Making color laps flush

 

Sounds to me what you describe is a pretty standard pigment or tinted bottom lam & cutlap. If you glass and trim it properly it will need only minimal grinding at the tips/points and light feathering along the lap line just to knock off tips. It may get a bit powdery looking from sadning dust but will not affect the final color unless you grind it all the way through or your color is inconsistent. After you clean up, Use a plastic roller along the lap edge to CAREFULLY push the very edge of the lap into the foam ever so slightly … then walk around the board lightly baste the joint where the lap meets foam with 1" chip brush & lam resin to prevent bubbles in the joint whne you lam the deck. EDIT I just saw Balsa’s pics above showing exactly what I meant

I think what you are referring to is how the cloth looks after grinding/sanding down the high spots. This is SOP and nothing to worry about.

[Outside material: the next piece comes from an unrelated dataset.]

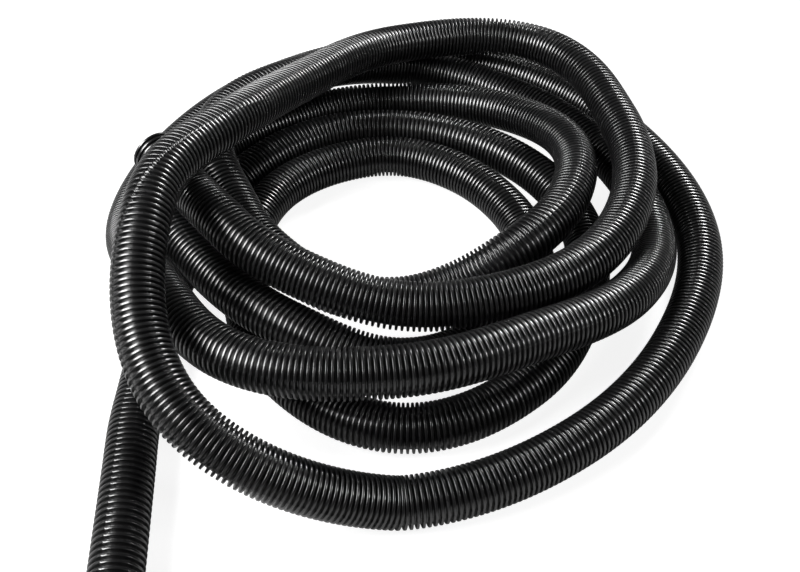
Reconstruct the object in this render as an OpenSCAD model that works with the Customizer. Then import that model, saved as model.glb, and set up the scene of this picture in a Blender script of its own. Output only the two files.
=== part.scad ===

The color is fine as long as you do not grind off too much cloth. To ease your concern, you can do this…After blowing off the areas really well, I use a small solvent brush and dry brush on a couple drops of styrene monomer over the sanded areas. It disolves any residual dust and satruates any cloth that became too “dry” when sanding. It will leave the surface perfectly prepared to be saturated with the deck lam and should fo the most part be unifmorm in color. You wil notice that on even the most well galssed vboards, you will see subtle shading variations on the nose and tail… this is becasue the cloth overlaps, and there is some extra resin…not a lot, maybe milimiters that we are talking aboutm that all contribute to making the color differ ever so slightly.

 

But that’s all part of the art form, and the beauty of a resin tinted board. And don’t worry, after a couple hundered resin tint lams you’ll start to get the hang of it.